▶ **Requirement**: Answer with a single number, the count of lines holding the word "starts".

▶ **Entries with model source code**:
• • • •

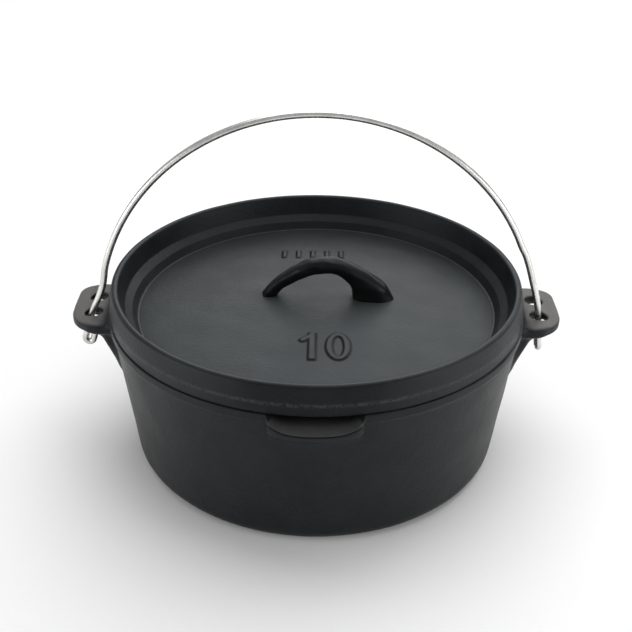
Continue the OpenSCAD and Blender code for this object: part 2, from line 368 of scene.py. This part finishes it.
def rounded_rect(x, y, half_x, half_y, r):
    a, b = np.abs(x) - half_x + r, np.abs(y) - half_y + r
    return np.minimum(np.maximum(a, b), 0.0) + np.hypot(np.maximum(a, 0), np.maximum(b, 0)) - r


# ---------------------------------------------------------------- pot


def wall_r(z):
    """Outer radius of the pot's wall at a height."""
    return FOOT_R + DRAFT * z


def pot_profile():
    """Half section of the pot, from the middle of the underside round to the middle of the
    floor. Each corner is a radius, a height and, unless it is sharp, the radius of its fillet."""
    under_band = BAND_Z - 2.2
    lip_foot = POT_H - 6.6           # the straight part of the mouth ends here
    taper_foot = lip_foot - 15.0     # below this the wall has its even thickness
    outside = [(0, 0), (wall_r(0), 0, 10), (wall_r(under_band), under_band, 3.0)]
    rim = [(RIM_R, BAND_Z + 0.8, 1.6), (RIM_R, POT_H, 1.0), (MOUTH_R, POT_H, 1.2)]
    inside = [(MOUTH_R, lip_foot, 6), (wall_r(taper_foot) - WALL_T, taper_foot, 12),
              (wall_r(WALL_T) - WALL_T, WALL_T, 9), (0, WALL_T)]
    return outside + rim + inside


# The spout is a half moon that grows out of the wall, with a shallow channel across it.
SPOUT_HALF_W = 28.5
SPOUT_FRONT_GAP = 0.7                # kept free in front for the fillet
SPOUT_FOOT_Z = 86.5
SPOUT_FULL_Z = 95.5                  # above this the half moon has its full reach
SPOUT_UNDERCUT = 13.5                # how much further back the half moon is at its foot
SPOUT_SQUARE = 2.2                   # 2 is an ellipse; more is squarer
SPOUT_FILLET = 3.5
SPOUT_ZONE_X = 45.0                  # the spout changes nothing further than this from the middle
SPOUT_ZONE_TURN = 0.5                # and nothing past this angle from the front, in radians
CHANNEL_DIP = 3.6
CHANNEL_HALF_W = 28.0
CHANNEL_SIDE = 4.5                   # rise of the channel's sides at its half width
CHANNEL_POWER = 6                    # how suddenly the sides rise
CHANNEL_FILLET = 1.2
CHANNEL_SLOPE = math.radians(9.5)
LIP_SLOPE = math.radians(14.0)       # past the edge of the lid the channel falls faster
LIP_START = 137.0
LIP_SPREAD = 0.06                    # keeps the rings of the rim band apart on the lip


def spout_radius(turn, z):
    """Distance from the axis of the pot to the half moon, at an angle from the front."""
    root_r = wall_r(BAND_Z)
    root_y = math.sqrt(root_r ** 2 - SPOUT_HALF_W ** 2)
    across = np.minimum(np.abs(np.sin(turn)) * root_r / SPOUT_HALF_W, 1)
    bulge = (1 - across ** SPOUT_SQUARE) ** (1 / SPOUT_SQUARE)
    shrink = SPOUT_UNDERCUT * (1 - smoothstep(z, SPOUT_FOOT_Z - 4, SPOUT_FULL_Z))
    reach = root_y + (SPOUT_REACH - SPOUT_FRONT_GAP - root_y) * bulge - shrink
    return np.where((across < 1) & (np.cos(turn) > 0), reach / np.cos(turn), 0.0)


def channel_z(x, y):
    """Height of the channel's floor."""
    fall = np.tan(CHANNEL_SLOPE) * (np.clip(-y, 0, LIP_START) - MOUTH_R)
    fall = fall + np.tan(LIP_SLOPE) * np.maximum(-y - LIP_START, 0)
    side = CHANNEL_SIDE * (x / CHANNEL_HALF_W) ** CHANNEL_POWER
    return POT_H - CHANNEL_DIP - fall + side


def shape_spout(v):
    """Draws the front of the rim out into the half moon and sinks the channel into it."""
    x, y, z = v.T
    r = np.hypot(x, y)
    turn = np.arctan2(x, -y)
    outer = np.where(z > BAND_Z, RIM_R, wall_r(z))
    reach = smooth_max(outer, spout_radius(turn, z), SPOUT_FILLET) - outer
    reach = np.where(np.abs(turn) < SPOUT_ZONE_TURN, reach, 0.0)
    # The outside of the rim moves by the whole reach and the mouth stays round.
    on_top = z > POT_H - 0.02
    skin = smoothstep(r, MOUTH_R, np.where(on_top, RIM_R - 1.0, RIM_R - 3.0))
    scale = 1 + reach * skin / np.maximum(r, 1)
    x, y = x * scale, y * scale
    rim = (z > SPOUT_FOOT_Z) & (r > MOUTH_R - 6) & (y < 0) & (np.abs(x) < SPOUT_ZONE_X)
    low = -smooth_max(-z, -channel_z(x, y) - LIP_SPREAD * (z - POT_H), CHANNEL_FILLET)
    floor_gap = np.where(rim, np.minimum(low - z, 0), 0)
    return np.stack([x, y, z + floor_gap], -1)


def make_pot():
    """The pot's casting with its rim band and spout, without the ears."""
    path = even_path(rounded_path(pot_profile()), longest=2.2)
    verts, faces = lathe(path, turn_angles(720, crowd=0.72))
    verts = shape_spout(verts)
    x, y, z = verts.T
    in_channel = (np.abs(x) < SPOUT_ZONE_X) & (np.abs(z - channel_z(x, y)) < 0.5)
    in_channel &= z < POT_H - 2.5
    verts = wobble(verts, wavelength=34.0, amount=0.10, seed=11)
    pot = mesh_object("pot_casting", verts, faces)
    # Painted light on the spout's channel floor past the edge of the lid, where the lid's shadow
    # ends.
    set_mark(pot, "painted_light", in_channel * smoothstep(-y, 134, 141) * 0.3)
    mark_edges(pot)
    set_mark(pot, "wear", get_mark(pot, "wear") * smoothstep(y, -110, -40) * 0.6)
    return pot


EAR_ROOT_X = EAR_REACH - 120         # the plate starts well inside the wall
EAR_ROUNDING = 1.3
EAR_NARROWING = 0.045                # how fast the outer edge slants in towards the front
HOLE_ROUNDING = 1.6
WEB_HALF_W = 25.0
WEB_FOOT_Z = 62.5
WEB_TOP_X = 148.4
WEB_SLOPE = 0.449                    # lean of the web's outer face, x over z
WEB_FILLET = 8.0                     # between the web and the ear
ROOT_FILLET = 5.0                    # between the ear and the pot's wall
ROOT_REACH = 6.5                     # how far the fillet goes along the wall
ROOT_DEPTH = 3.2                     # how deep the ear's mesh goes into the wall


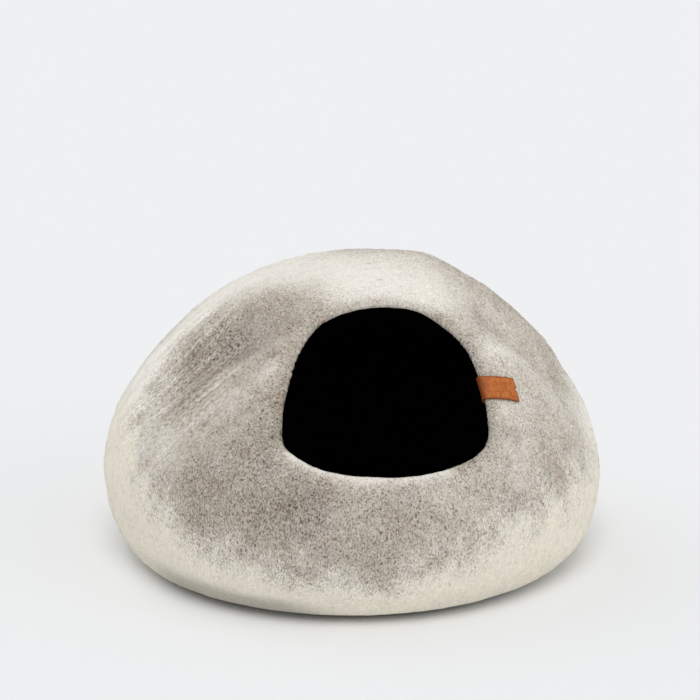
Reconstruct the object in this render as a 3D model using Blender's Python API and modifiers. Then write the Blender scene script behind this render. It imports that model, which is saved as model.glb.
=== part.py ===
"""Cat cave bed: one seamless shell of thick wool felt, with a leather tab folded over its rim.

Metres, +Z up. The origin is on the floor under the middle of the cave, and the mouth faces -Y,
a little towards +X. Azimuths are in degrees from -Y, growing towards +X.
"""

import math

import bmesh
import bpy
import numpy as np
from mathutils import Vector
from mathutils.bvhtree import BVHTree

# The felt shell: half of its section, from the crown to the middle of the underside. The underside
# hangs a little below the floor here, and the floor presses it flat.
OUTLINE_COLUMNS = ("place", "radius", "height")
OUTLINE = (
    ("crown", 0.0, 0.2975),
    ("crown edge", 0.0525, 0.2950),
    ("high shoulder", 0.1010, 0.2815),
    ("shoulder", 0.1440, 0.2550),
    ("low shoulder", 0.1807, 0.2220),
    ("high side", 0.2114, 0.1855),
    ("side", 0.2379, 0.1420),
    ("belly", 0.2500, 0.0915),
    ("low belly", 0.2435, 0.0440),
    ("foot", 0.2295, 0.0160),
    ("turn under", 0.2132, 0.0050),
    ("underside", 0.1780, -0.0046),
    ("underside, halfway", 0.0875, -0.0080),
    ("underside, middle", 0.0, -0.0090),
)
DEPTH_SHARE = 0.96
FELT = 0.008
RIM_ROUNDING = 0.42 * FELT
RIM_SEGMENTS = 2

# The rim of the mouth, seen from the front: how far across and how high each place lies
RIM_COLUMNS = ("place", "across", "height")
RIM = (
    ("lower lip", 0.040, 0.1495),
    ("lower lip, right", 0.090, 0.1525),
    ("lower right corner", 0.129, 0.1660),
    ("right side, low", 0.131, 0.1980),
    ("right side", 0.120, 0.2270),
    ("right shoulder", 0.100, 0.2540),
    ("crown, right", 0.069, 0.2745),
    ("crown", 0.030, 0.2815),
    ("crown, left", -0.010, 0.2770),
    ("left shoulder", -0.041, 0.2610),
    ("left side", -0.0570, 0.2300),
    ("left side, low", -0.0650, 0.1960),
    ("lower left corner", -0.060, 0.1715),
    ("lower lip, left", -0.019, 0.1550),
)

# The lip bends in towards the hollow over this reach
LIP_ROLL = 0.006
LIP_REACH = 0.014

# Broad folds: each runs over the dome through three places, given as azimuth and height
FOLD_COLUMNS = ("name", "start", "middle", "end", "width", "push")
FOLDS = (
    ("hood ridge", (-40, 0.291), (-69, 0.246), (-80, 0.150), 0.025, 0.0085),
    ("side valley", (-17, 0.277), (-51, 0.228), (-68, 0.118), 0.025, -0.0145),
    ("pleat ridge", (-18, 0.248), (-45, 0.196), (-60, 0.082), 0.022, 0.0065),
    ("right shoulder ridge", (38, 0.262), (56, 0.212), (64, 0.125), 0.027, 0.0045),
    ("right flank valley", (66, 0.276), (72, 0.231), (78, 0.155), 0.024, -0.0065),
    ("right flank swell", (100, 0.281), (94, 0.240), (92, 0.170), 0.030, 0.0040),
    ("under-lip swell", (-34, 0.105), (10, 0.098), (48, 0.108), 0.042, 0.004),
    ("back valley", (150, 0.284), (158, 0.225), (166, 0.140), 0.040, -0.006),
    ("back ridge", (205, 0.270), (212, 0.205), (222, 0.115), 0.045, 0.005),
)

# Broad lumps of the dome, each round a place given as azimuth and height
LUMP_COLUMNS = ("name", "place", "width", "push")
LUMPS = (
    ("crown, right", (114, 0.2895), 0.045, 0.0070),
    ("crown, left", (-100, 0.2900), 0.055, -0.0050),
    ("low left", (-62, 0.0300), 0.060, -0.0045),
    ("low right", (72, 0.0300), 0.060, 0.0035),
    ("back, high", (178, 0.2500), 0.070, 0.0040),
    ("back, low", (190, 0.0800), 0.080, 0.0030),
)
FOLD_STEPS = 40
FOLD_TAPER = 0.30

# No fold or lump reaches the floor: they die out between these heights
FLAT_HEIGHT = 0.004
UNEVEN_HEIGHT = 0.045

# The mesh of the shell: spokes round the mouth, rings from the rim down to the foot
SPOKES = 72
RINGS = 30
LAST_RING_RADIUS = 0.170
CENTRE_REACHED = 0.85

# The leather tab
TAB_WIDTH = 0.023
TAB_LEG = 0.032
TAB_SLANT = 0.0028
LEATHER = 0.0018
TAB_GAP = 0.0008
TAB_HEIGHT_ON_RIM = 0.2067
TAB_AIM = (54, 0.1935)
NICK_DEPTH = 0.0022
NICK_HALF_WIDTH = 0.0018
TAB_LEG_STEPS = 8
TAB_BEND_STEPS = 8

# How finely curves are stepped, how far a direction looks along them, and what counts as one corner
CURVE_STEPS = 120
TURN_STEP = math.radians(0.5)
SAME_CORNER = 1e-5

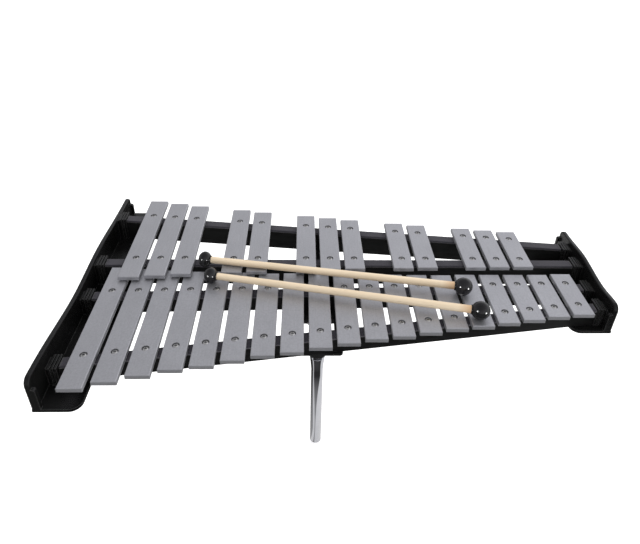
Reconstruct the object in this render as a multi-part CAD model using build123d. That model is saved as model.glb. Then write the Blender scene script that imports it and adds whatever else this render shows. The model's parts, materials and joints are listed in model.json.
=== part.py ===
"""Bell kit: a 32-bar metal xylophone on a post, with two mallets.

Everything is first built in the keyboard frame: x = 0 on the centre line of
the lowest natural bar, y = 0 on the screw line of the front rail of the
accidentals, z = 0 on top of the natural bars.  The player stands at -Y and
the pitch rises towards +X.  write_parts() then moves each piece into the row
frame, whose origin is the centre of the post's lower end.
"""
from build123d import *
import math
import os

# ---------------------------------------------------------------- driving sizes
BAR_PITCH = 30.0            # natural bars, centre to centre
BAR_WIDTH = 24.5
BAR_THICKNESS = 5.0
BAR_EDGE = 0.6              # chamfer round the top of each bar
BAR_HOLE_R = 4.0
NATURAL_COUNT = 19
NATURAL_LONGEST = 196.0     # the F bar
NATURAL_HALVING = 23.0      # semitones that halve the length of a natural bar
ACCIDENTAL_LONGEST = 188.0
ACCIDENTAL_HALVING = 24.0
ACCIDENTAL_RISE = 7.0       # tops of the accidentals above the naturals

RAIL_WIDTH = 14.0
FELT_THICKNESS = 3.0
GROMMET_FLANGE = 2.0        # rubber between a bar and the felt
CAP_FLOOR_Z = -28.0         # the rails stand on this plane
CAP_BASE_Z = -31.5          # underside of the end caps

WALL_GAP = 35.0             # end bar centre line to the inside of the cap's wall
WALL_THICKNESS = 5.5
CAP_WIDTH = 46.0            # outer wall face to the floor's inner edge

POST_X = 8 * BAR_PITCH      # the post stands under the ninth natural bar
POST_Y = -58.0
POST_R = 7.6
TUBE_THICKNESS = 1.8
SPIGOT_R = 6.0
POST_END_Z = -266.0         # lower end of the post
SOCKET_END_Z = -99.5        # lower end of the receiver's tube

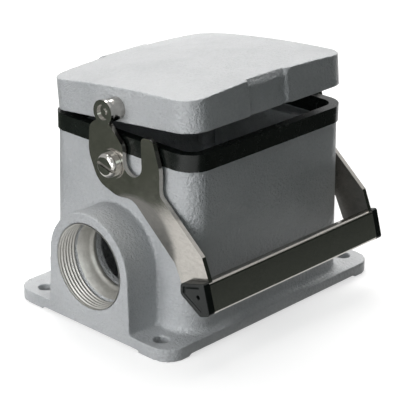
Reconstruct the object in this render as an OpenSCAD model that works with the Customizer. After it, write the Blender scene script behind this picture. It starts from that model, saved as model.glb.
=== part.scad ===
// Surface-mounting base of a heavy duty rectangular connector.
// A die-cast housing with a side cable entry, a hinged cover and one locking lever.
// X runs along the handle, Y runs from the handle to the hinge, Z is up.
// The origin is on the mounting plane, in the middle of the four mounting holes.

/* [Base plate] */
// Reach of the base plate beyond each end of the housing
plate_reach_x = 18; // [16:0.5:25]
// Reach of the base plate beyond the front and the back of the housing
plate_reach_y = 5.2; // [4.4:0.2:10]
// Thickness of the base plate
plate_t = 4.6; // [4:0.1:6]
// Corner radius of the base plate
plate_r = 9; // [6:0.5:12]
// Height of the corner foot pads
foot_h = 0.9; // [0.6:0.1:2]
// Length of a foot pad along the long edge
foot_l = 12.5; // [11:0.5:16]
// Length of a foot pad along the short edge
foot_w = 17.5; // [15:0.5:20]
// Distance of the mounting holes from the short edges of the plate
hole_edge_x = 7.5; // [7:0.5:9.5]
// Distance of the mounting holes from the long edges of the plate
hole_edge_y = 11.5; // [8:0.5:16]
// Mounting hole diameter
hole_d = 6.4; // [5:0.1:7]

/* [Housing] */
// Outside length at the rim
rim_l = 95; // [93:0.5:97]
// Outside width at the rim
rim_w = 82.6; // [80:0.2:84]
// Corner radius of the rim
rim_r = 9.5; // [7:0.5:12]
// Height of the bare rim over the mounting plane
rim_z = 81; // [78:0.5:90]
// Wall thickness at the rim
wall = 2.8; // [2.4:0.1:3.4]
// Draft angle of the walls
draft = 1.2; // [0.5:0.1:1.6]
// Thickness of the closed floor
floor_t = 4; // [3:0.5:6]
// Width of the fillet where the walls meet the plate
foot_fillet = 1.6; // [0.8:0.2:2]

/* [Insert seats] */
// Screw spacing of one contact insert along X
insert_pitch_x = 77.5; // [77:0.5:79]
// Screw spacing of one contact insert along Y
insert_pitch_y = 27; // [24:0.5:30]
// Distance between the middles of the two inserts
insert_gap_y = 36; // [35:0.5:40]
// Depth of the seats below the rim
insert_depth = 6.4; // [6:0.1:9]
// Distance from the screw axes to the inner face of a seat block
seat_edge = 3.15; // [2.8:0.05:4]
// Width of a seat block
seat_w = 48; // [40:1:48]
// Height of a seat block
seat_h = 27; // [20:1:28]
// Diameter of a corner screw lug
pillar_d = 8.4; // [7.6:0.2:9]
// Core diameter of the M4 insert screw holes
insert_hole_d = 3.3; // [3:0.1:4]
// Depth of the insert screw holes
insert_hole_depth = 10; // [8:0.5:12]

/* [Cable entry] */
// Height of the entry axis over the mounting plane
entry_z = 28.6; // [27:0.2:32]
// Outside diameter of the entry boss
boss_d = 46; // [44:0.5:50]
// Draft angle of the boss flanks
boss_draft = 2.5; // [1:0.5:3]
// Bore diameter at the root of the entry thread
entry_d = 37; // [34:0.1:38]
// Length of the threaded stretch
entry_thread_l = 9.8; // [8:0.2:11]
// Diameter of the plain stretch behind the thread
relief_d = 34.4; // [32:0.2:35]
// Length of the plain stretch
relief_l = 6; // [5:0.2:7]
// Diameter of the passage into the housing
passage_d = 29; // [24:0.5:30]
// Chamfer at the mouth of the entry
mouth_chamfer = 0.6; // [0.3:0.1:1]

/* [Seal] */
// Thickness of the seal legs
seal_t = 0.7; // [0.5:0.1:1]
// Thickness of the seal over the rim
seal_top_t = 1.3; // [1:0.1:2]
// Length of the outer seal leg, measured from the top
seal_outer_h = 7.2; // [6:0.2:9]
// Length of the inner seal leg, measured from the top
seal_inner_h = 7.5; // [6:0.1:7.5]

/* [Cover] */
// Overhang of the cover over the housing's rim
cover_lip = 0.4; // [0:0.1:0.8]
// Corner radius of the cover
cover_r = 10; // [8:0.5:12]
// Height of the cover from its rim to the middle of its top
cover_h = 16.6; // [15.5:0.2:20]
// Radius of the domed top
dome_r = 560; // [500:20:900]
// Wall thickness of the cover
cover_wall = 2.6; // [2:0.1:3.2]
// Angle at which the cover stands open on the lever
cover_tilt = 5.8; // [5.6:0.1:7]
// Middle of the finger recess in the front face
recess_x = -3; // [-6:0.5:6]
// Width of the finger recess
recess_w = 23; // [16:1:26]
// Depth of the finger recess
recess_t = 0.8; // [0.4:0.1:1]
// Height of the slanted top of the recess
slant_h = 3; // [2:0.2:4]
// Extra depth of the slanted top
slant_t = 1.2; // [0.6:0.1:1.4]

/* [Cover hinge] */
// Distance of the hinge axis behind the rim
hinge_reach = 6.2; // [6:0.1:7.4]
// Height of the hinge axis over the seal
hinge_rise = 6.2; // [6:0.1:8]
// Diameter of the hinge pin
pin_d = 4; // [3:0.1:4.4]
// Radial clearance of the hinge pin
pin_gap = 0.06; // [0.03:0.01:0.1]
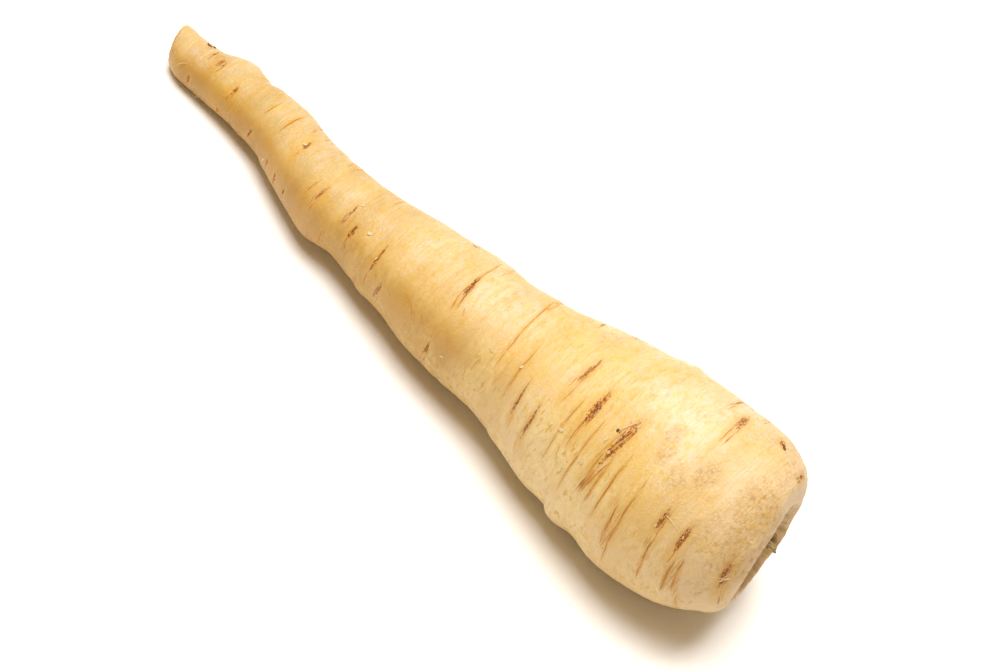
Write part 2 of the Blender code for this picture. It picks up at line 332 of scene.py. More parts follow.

• • • •

▶ **The response**: 2